A plausible implication is that combining uncertainty-adaptive constraints, multiview regularization, geometric rectification, and multiscale supervision will be central to future advances in sparse voxel surface regularization.

6. Technical and Application Significance

Sparse voxel surface regularization techniques, as instantiated in GeoSVR and related works, have direct application to:

High-fidelity, complete scene reconstruction from limited multi-view imagery in real-time, resource-constrained settings, such as robotics, AR/VR, and autonomous navigation.
Integration of monocular depth cues and completeness guarantees without suffering from ambiguity or local minima typical for classical sparse grid approaches.
Practical deployment of geometrically accurate meshes and radiance fields in environments with limited initialization or missing point cloud data.

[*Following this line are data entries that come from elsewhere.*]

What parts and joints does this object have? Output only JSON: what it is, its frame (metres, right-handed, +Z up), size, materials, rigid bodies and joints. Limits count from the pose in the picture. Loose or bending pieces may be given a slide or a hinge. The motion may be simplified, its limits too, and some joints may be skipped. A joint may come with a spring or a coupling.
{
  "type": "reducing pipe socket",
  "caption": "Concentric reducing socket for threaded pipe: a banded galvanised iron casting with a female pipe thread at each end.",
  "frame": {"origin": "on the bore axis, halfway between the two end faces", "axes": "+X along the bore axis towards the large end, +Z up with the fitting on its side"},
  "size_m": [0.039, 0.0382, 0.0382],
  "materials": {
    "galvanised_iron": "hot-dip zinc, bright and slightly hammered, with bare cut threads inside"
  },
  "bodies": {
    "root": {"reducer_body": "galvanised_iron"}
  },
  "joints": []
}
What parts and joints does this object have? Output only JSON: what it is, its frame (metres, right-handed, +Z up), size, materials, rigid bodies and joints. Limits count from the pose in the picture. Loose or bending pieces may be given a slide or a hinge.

The formalism and regularization strategies described provide a rigorous framework that enables explicit sparse voxel representations to compete with, and often surpass, dense or implicit alternatives in accuracy, completeness, and computational efficiency.

7. Future Directions

Building on these outcomes, areas for further improvement include:

Enhancing global consistency under variable lighting or weak photometric cues.
Developing more robust initialization and adaptive refinement in highly textureless or reflective regions.
Extending uncertainty-driven constraints for dynamic, temporally varying scenes.
Integrating sparse voxel frameworks with faster, hardware-accelerated ray tracing for scaling to larger environments and real-time operation.

The insights on sparse voxel surface regularization reviewed here form a substantive foundation for next-generation scene reconstruction systems capable of efficient, high-detail geometry recovery in challenging real-world settings.